Data from Houston Marathon 2022-2024 results: Timing Productions Site
Quick node script to download results for all races and divisions from 2022 to 2024 as provided through timingproductions.com/results-site/houston.
- 2022-2024 results: Timing Productions Site
- Scraping needs simulated browser and actions
- 2010-2019 results: results.houstonmarathon.com/2010/ - results.houstonmarathon.com/2019/
This site seems like a good place to get the data, but I could not figure out how to get the division for each result: houstonresults.com/search
https://track.rtrt.me/e/HOU-2017 to https://track.rtrt.me/e/HOU-2024
https://www.chevronhoustonmarathon.com/participants/results/
Data Jams are a place to practice data analysis, data cleaning, data scraping to augment datasets, data engineering, data visualization, data sketching, data whatever you please!
I did find some interesting ideas just with a Google search of "marathon datasets" to see what else has been done.

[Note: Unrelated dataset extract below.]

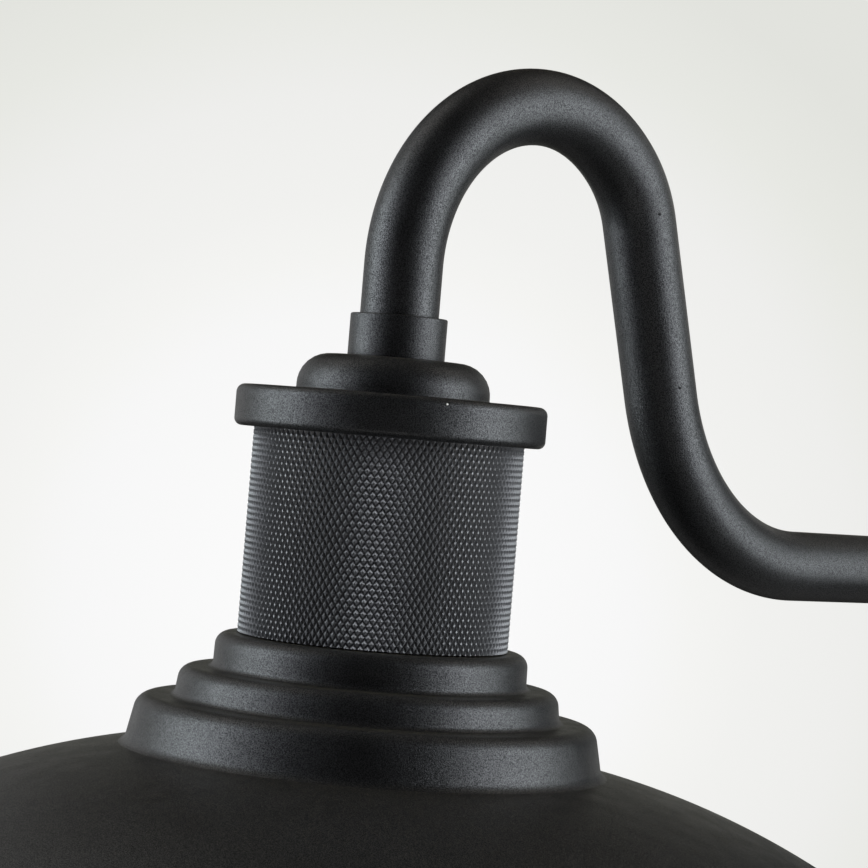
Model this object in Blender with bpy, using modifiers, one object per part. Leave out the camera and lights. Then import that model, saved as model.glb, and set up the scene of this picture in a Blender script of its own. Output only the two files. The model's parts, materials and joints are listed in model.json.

Some specific things I think could be fun:
- Continue to get results longitudinally
- Find the courses geo data (geojson, shp or whatever format available) over time to visualize
- Subset in some way to scrape some results for point times from rtrt or use individual results link to do a timelapse visualization
- Augment with bike racers "Crash the Course" data
- Get data details for legacy runners
- Set up parallel scraping
- Refactor to be nicer, make things take commandline inputs, etc. etc.
- Script the scraping some of the other data sources
- Set up on cloud
Can also be accessed on data.world
npm install
npx playwright install
npm run scrape:recent
Note that for now, the script will overwrite the existing data files in ./data/
.